Certo, questo approccio al problema è un duro colpo per chi cerca regole sicure e rassicuranti. Qui si prospetta una interpretazione responsabile e sempre nuova delle singole situazioni, e interpretare è sempre un rischio. Ma non è forse la vita stessa a costituire un rischio?
8. Due indicazioni
Esclusa ogni “ricetta”, non voglio per questo rinunziare a offrire delle indicazioni in chiave propositiva. Una riguarda specificamente la cura degli anziani, l’altra il problema generale delle risorse da destinare alle cure mediche.
Si è parlato molto della solitudine che ha reso più triste l’agonia e la morte di tanti vecchietti colpiti dal Covid. Ma la pandemia ha solo messo in luce l’emarginazione a cui, in una società efficientista, sono condannate le persone che si trovano al di fuori dei circuiti lavorativi e produttivi. Nelle culture arcaiche i vecchi erano considerati depositari di una saggezza preziosa per la vita di tutta la comunità e soprattutto per i più giovani. Oggi spesso vengono confinati in istituti specializzati, come un fardello di cui sopportare il peso e, nella maggior parte dei casi, non hanno più alcun ruolo nella vita dei figli e dei nipoti.
Non è un caso, allora, che la nostra società soffra di una cronica difficoltà nel capire e valorizzare la tradizione. Che non è il culto del passato come tale, ma la capacità di ricordarlo e di rapportarsi ad esso per leggere più profondamente il proprio presente e progettare il futuro. Alla liquidazione degli anziani corrisponde non solo una perdita di memoria, ma la difficoltà, dei singoli e delle comunità, di cogliere il senso della propria storia e di esserne i continuatori.

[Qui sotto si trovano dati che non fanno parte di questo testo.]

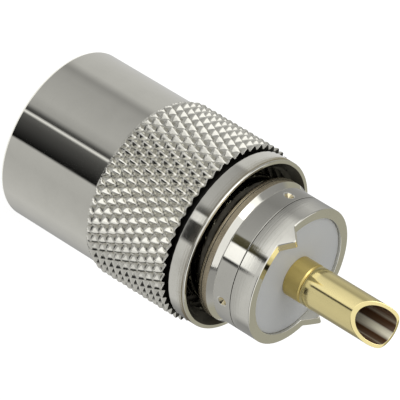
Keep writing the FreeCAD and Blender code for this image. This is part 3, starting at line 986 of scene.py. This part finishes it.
def card_material(name, zones):
    """Studio card that glows in greys by the first number of its own map.

    Each zone is its end on the map's second number and the ramp's stops up to
    there, as pairs of an angle in degrees and a grey.
    """
    material = bpy.data.materials.new(name)
    material.use_nodes = True
    tree = material.node_tree
    tree.nodes.remove(tree.nodes["Principled BSDF"])
    place = tree.nodes.new("ShaderNodeUVMap")
    parts = add_node(tree, "ShaderNodeSeparateXYZ", Vector=place.outputs["UV"])
    colour, last_end = None, None
    for end, soft, stops in zones:
        ramp = grey_ramp(tree, parts.outputs["X"], stops, -180, 180)
        if colour is None:
            colour = ramp
        else:
            past = add_node(tree, "ShaderNodeMapRange", Value=parts.outputs["Y"], From_Min=last_end - soft,
                            From_Max=last_end + soft)
            mix = tree.nodes.new("ShaderNodeMix")
            mix.data_type = "RGBA"
            tree.links.new(past.outputs["Result"], mix.inputs["Factor"])
            tree.links.new(colour, mix.inputs["A"])
            tree.links.new(ramp, mix.inputs["B"])
            colour = mix.outputs["Result"]
        last_end = end
    glow = add_node(tree, "ShaderNodeEmission", Color=colour)
    tree.links.new(glow.outputs[0], tree.nodes["Material Output"].inputs["Surface"])
    return material


def build_card(name, points, shape, first, second, material):
    """Card through a grid of points in millimetres, seen in reflections only, mapped by its two numbers."""
    rows, columns = shape
    index = np.arange(rows * columns).reshape(shape)
    quads = np.stack([index[:-1, :-1], index[:-1, 1:], index[1:, 1:], index[1:, :-1]], -1).reshape(-1, 4)
    mesh = bpy.data.meshes.new(name)
    mesh.from_pydata(points.reshape(-1, 3) * MM, [], quads)
    corner = quads.ravel()
    layer = mesh.uv_layers.new(name="UVMap")
    layer.data.foreach_set("uv", np.stack([first.ravel()[corner], second.ravel()[corner]], -1)
                           .astype(np.float32).ravel())
    mesh.materials.append(material)
    card = bpy.data.objects.new(name, mesh)
    bpy.context.scene.collection.objects.link(card)
    card.visible_camera = False
    card.visible_diffuse = False
    card.visible_shadow = False


def build_board():
    """Card on the floor that the plug's sides reflect.

    It is swept by level lines that leave the side at angle phi in the direction
    2 * phi, which is where that side reflects a camera in front of the plug.
    Its map gives phi in degrees and the reach along the line in millimetres.
    A zone is its end on the reach, the softness of its start, and its stops.
    """
    skirt = ((-88, 0.60), (-74, 0.62), (-46, 0.56), (-40, 0.32), (-34, 0.41), (-12, 0.50), (-5, 0.40),
             (-3.2, 0.12), (-1.4, 0.05), (-1.0, 1.0), (0.3, 1.0), (0.9, 0.14), (5, 0.08), (12, 0.03),
             (17.0, 0.004), (17.6, 0.54), (30, 0.50), (58, 0.62), (68, 0.54), (80, 0.40))
    knurl = ((-86, 0.5), (-40, 0.55), (-18, 0.46), (16, 0.50), (40, 0.55), (86, 0.5))
    collar = ((-86, 0.7), (-70, 0.72), (-44, 0.66), (-41, 0.36), (-34, 0.42), (-8, 0.52), (-5, 0.12),
              (-2, 0.05), (-1.4, 1.0), (3.0, 1.0), (4.0, 0.02), (16.5, 0.01), (17.4, 0.70), (30, 0.61),
              (60, 0.62), (70, 0.32), (80, 0.2))
    flange = ((-80, (0.30, 0.27, 0.19)), (-30, (0.22, 0.19, 0.12)), (10, (0.07, 0.06, 0.04)),
              (30, (0.16, 0.13, 0.08)), (60, (0.24, 0.21, 0.14)), (80, (0.12, 0.10, 0.07)))
    barrel = ((-86, 0.40), (-70, 0.33), (-40, 0.25), (-34, 0.29), (-10, 0.38), (-4, 0.42),
              (-3, (0.10, 0.09, 0.05)), (3, (0.05, 0.045, 0.02)), (4, 1.3), (16.0, 1.2), (16.4, 0.01),
              (18.2, 0.01), (18.8, 0.49), (55, 0.46), (68, 0.4), (80, 0.3))
    pin = ((-80, 0.35), (-58, 0.55), (-42, 0.40), (-34, 0.75), (-6, 1.0), (-1, 0.95), (0.5, 0.04),
           (4, 0.04), (6, 0.62), (30, 0.66), (58, 0.60), (66, 0.3), (80, 0.3))
    phi = np.linspace(-88, 88, 177)[None, :]
    reach = np.linspace(0.15, BOARD_REACH, 60)[:, None]
    a = np.radians(phi)
    x = SKIRT_R * np.sin(a) + reach * np.sin(2 * a)
    y = -SKIRT_R * np.cos(a) - reach * np.cos(2 * a)
    first, second = np.broadcast_to(phi, x.shape), np.broadcast_to(reach, x.shape)
    points = np.stack([x, y, np.full_like(x, BOARD_Z)], axis=-1)
    zones = ((19.7, 0, skirt), (37.9, 0.2, knurl), (41.55, 0.2, collar), (43.15, 0.1, flange),
             (51.9, 0.15, barrel), (BOARD_REACH, 0.3, pin))
    build_card("floor_card", points, x.shape, first, second, card_material("Floor card", zones))


def build_wall():
    """Round card around the plug whose greys the knurl's points and the front faces reflect.

    Its map gives the angle from the camera's side in degrees, positive towards
    -X, and the height in millimetres.
    """
    olive = (0.42, 0.41, 0.34)
    stops = ((-178, olive), (-125, olive), (-112, 0.45), (-95, 0.36), (-66, 0.34), (-60, 0.02), (-32, 0.02),
             (-22, 0.85), (4, 0.95), (18, 1.3), (74, 1.3), (80, 0.36), (118, 0.30), (128, olive),
             (178, olive))
    angle = np.linspace(-180, 180, 181)[None, :]
    height = np.linspace(0.5, WALL_TOP_Z, 6)[:, None]
    a = np.radians(angle)
    x = -WALL_R * np.sin(a) + 0 * height
    y = -WALL_R * np.cos(a) + 0 * height
    first, second = np.broadcast_to(angle, x.shape), np.broadcast_to(height, x.shape)
    points = np.stack([x, y, second], axis=-1)
    zones = ((WALL_TOP_Z, 0, stops),)
    build_card("wall_card", points, x.shape, first, second, card_material("Wall card", zones))


def build_camera(settings):
    """Camera at the photograph's viewing angle.

    Its axes follow from the plug's turn in the picture and the camera's rise,
    and its place from the barrel's rim centre in its view, in millimetres to
    the right, down and ahead.
    """
    psi, tau = settings.turn, settings.rise
    right = Vector((-math.sin(psi), math.sin(tau) * math.cos(psi), math.cos(tau) * math.cos(psi)))
    up = -Vector((math.cos(psi), math.sin(tau) * math.sin(psi), math.cos(tau) * math.sin(psi)))
    back = Vector((0, -math.cos(tau), math.sin(tau)))
    place = Vector((0, 0, RIM_Z)) - right * RIM_RIGHT + up * RIM_DOWN + back * RIM_AHEAD
    data = bpy.data.cameras.new("Camera")
    data.lens = settings.lens
    data.sensor_width = SENSOR_WIDTH
    data.clip_start = 0.01
    data.clip_end = 20.0
    camera = bpy.data.objects.new("Camera", data)
    bpy.context.scene.collection.objects.link(camera)
    camera.matrix_world = Matrix((
        (right.x, up.x, back.x, place.x * MM), (right.y, up.y, back.y, place.y * MM),
        (right.z, up.z, back.z, place.z * MM), (0, 0, 0, 1)))
    bpy.context.scene.camera = camera


def build_lamp(name, place, target, size, power):
    """Square area lamp at a place in metres, turned to a target."""
    data = bpy.data.lights.new(name, "AREA")
    data.size = size
    data.energy = power
    lamp = bpy.data.objects.new(name, data)
    lamp.location = place
    lamp.rotation_mode = "QUATERNION"
    lamp.rotation_quaternion = (Vector(target) - Vector(place)).to_track_quat("-Z", "Y")
    bpy.context.scene.collection.objects.link(lamp)


class PLUG_OT_studio(bpy.types.Operator):
    """Build the floor, the surroundings, the lamp, the reflection cards and the camera"""
    bl_idname = "plug.studio"
    bl_label = "Studio"

    def execute(self, context):
        settings = context.scene.plug_studio
        context.scene.view_settings.view_transform = "Standard"
        half, level = FLOOR_HALF * MM, FLOOR_Z * MM
        mesh = bpy.data.meshes.new("floor")
        mesh.from_pydata([(-half, -half, level), (half, -half, level), (half, half, level),
                          (-half, half, level)], [], [(0, 1, 2, 3)])
        mesh.materials.append(floor_material(tuple(settings.floor)))
        ground = bpy.data.objects.new("floor", mesh)
        context.scene.collection.objects.link(ground)
        build_world(settings.sky)
        build_lamp("Soft lamp", settings.lamp_place, (0, 0, 0.02), settings.lamp_size, settings.lamp_power)
        build_board()
        build_wall()
        build_camera(settings)
        return {"FINISHED"}


class PLUG_PT_panel(bpy.types.Panel):
    """Lists the operators and sizes of the coaxial plug"""
    bl_label = "Coaxial Plug"
    bl_idname = "PLUG_PT_panel"
    bl_space_type = "VIEW_3D"
    bl_region_type = "UI"
    bl_category = "Coaxial Plug"

    def draw(self, context):
        layout = self.layout
        for operator, group in PANEL_ROWS:
            layout.operator(operator)
            if group:
                column = layout.column()
                settings = getattr(context.scene, group)
                for name in settings.bl_rna.properties.keys():
                    if name not in ("rna_type", "name"):
                        column.prop(settings, name)


PANEL_ROWS = (("plug.coupling_nut", "plug_nut"), ("plug.plug_body", "plug_body"),
              ("plug.centre_contact", "plug_contact"), ("plug.insulator", "plug_finish"),
              ("plug.studio", "plug_studio"))
CLASSES = (CouplingNutSizes, PlugBodySizes, ContactSizes, FinishSettings, StudioSettings,
           PLUG_OT_coupling_nut, PLUG_OT_plug_body, PLUG_OT_centre_contact, PLUG_OT_insulator,
           PLUG_OT_studio, PLUG_PT_panel)
GROUPS = {"plug_nut": CouplingNutSizes, "plug_body": PlugBodySizes, "plug_contact": ContactSizes,
          "plug_finish": FinishSettings, "plug_studio": StudioSettings}


def register():
    """Registers the classes and puts their settings on the scene."""
    for cls in CLASSES:
        bpy.utils.register_class(cls)
    for name, group in GROUPS.items():
        setattr(bpy.types.Scene, name, PointerProperty(type=group))


def unregister():
    """Takes the settings and classes away again."""
    for name in GROUPS:
        delattr(bpy.types.Scene, name)
    for cls in reversed(CLASSES):
        bpy.utils.unregister_class(cls)


def main():
    """Builds every piece and the studio."""
    register()
    bpy.ops.plug.coupling_nut()
    bpy.ops.plug.plug_body()
    bpy.ops.plug.centre_contact()
    bpy.ops.plug.insulator()
    bpy.ops.plug.studio()


if __name__ == "__main__":
    main()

Il Covid, evidenziando la triste situazione di tanti anziani, può essere allora un’occasione per prendere coscienza di una deriva che è molto anteriore e che forse vale la pena di contrastare, a livello personale e sociale.
Una seconda indicazione si ricollega alla considerazione da cui siamo partiti parlando del problema della presunta “scarsità” delle risorse. Dicevamo prima che in realtà siamo noi, o almeno i governanti che ci siamo scelti democraticamente, a determinarla. Le scelte drammatiche fatte in questi mesi sono state il frutto di un sistema che spesso ha sacrificato la priorità della sanità pubblica a favore di spese oggettivamente meno urgenti, dal punto di vista delle persone, come per esempio quelle militari.

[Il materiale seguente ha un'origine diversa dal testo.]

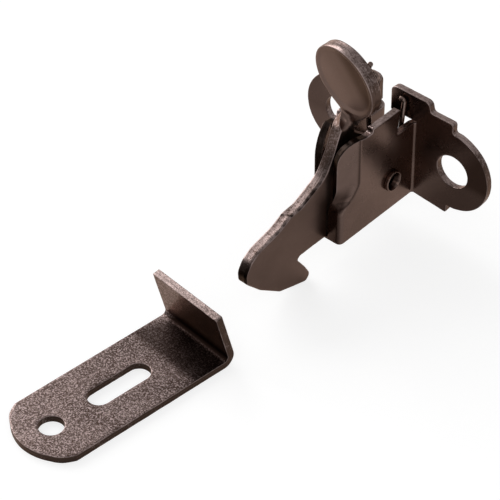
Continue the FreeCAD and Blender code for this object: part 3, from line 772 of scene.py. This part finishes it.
def strike_fold(u, v, w):
    """The flat strike bent at one line: v below the line is the plate, then an arc about the
    bend's centre, then the lip leaning back over the plate. It is turned where it lies."""
    half = STRIKE_SHEET / 2
    outer = STRIKE_BEND + STRIKE_SHEET
    middle = STRIKE_BEND + half
    bend = math.pi / 2 + STRIKE_LEAN
    past = outer - v
    angle = np.clip(past / middle, 0, bend)
    radius = middle - w
    straight = np.clip(past - middle * bend, 0, None)
    along = np.where(past > 0, outer - radius * np.sin(angle) - straight * math.cos(bend), v)
    height = np.where(past > 0, outer - radius * np.cos(angle) + straight * math.sin(bend), half + w)
    cos, sin = math.cos(STRIKE_TURN), math.sin(STRIKE_TURN)
    side = STRIKE_PLACE[0] + u * cos + along * sin
    forward = STRIKE_PLACE[1] + along * cos - u * sin
    return side, forward, height - HOOK_DEPTH


def strike_loops():
    """Blank of the strike: straight sides, a round end, one round hole and one slot."""
    half = STRIKE_WIDTH / 2
    outer = STRIKE_BEND + STRIKE_SHEET
    middle = STRIKE_BEND + STRIKE_SHEET / 2
    bend = math.pi / 2 + STRIKE_LEAN
    rise = (STRIKE_LIP - outer - outer * math.sin(STRIKE_LEAN)) / math.cos(STRIKE_LEAN)
    top = outer - middle * bend - rise
    centre = STRIKE_LENGTH - STRIKE_END_RADIUS
    spread = math.asin(half / STRIKE_END_RADIUS)
    shoulder = centre + STRIKE_END_RADIUS * math.cos(spread)
    end = [(u, v, radius) for v, u, radius in arc_corners(centre, 0, STRIKE_END_RADIUS, spread, -spread, 4)]
    corners = [(-half, top, 0.25), (half, top, 0.25), (half, shoulder, 0.3), *end, (-half, shoulder, 0.3)]
    outline = blank(corners, 0.2)
    inset, hole_radius = STRIKE_HOLE
    hole = circle(0, STRIKE_LENGTH - inset, hole_radius, 0.2)
    width, near, far, radius = STRIKE_SLOT
    slot_box = [(-width / 2, near), (width / 2, near), (width / 2, far), (-width / 2, far)]
    slot = even(rounded(slot_box, radius), 0.2)
    return [outline, hole, slot]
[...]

È chiaro che qui il discorso si allarga ben oltre i confini nazionali, perché è anche vero che non si può pensare di rinunziare unilateralmente ad armamenti che potrebbero essere necessari alla difesa del Paese, senza tener conto dei propri impegni internazionali e senza un analogo sforzo di disarmo a livello planetario.
Ma proprio perché la pandemia ha coinvolto tutti i continenti, senza eccezione, essa può essere l’occasione per una riflessione di analoghe proporzioni, che porti a rivedere alcune logiche perverse della politica in funzione di esigenze umane primarie, come quelle della salute e della salvaguardia della vita. Se non vogliamo che la prossima pandemia ci costringa di nuovo a sacrificare i nostri nonni.
Il Covid, oltre a metterci a dura prova – anzi forse proprio per questo – può rimetterci in discussione e insegnarci qualcosa – e non solo sul nostro rapporto con gli anziani. Abbiamo visto che non ci sono ricette. Solo spunti di riflessione. Anche riflettere è un rischio. Ma forse ne vale la pena.